It's not every day that a bunch of top securities analysts find themselves asking basically the same question over and over on a conference call, as they did last week with the 3-D printing company Stratasys.
One after another got on the phone to ask some version of "why." That is, why will the Eden Prairie company spend so much more money than we thought it would, this year and next?
It wasn't just that they didn't like the answer. It sounded, instead, like these analysts couldn't quite get over just how wrong they now looked with the new — and much lower — earnings outlook of the company.

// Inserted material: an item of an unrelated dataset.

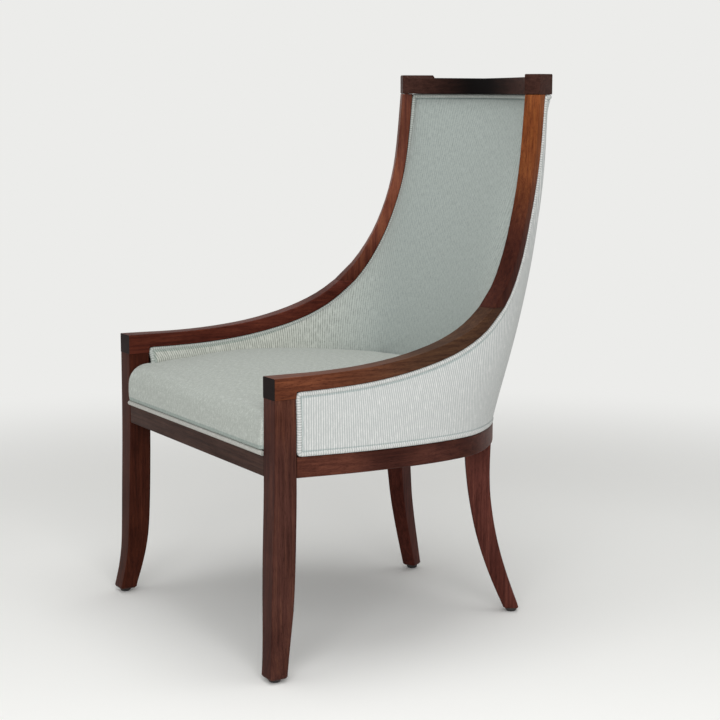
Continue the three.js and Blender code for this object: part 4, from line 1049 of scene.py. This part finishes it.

The irony is that seeing the "why" didn't take all that much analytical skill. It's a case of corporate leaders deciding to invest more in the business to make sure they get their share of a fabulous long-term growth opportunity.
How fabulous? The latest industry forecast is that the 3-D printing technology market will exceed $21 billion by 2020, up from an estimated $3 billion in 2013.
What should be puzzling to the analysts is when executives put that kind of growth potential at risk just to hit some short-term earnings target.
Within minutes of concluding their call, however, the leaders of Stratasys also saw their company's stock lose about a third of its value. It can be painful to invest in the long term.
Stratasys had been one of the region's recent highfliers. It got its start here as a maker of what was called a rapid prototyping machine. After the late 2012 merger of Stratasys and Objet Ltd. of Israel, the new Stratasys Ltd. emerged as a leader in the suddenly very hot industry now called 3-D printing.